Published in New Library World, Vol. 111, No. 9/10 (2010) at 10.1108/03074801011089323


Purpose – The purpose of this case study is to summarize a task force's efforts to change the educational degree requirements for open librarian positions at a large university in the Midwestern USA.

Design/methodology/approach – The paper reviews the literature on degree requirements in academic libraries and the nature of LIS degrees from countries outside the USA. It analyzes 136 position advertisements for academic librarians by required terminal degree and the type and Association of Research Libraries (ARL) status of the institution.

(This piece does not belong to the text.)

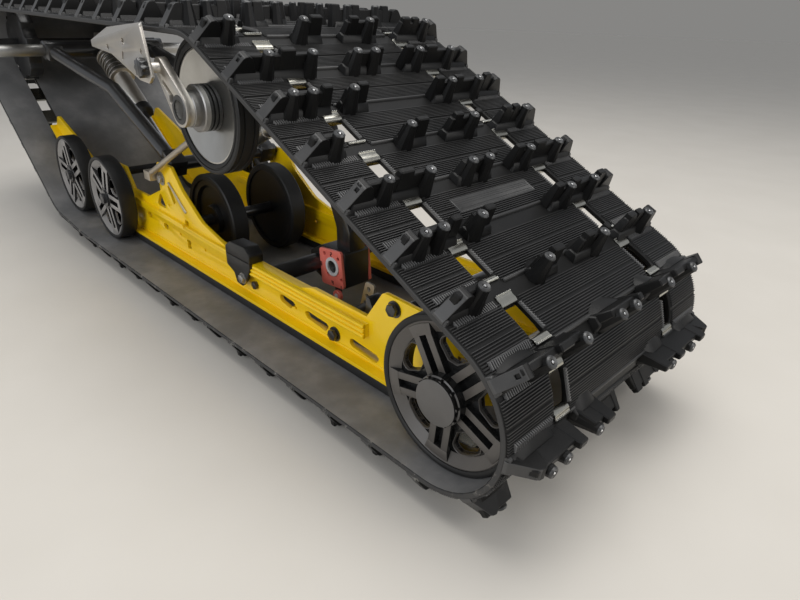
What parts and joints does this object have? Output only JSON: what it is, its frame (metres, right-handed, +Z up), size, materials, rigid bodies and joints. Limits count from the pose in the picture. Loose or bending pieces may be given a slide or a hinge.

Findings – The paper concludes that, while most position advertisements do not specifically address foreign Library and Information Science (LIS) degrees, many advertisements, especially those at ARL libraries, contain flexible language that allows for degrees that are “equivalent” to the American Library Association (ALA) accredited LIS degree.

Research limitations/implications – The data collected from the relatively small sample of 136 job advertisements for academic librarians posted on the ALA Joblist and Chronicle of Higher Education web sites were largely meant to be anecdotal.

Practical implications – The paper provides useful information for academic libraries in the USA, receiving applications for professional positions from applicants with foreign LIS degrees.

Originality/value – Although the literature on the ALA-accredited Master's of Library and Information Science (MLS) degree is extensive, no study considers the availability of positions to those with MLS degrees from other countries.